A great form of micro-content that could give a prospect the right exposure to your output may be a standalone “look-book” or carousel that shows them a large amount of work that stands on its own, without a story, without any stats (though that doesn’t mean you couldn’t include that sort of thing, too). I’ve found myself routinely recommending this sort of arrangement, where a firm curates these carousels based upon a variety of factors, like industry, context, formats, or other themes that might be resonant for their prospects.
Each of these forms of micro-content could be just the right format to grab a prospect’s attention at the right time. And if you can envision it, they could all be used to create not only a very engaging “Results” landing page (as opposed to something like, “Our Work”) but also extremely effective when distributed throughout the rest of your website.
The Cobbler’s Children Need to Go Someplace
The age-old problem of producing case studies almost always invokes the same phrase, “the cobbler’s children have no shoes.” It’s been a useful shorthand for sheepishly admitting why we can’t do for ourselves what we do for our clients. But the more I think about it, the more problematic that metaphor becomes. It’s not really about the shoes. The cobbler’s children need to go someplace. That’s why they need the shoes!
If it was really just about the shoes, then creating case studies would be enough. But just like the cobbler’s children, we don’t just need the case studies. We need the case studies to do something. We need them to inform and engage a prospect. When you think about it that way, you realize that there might be other ways to do that.
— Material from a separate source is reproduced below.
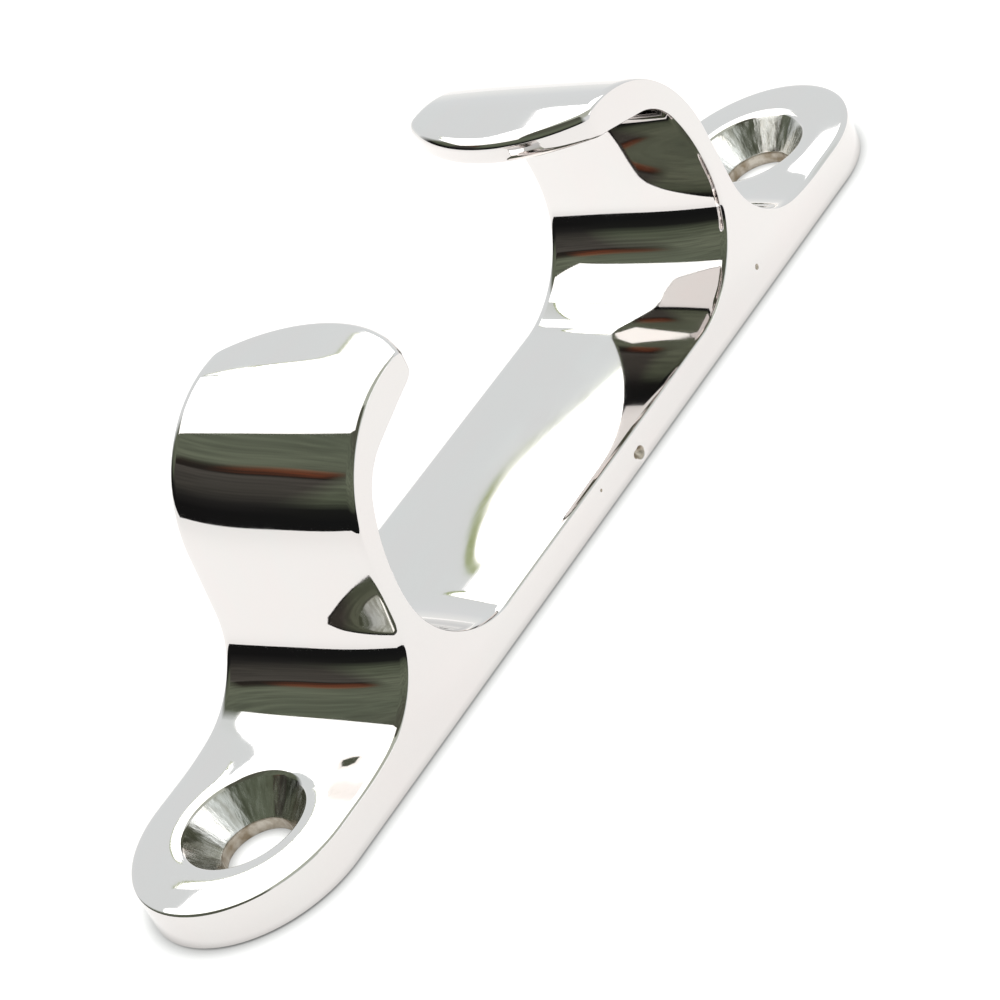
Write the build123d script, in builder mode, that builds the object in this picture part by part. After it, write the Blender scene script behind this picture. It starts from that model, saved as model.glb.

But if I were to push on the metaphor in the other direction, I might ask, what really makes a shoe? What are the essential components that let it do its job? Are they recognizable on their own? If the shoe is a case study, then what are the laces, the sole, the heel? Deconstructing the case study shows that not only is it often overstuffed to the point of repelling the prospect, but it contains elements that can — and probably should — stand on their own to meet a prospect’s need for proof. I’m advising my clients to explore that. I hope you will, too.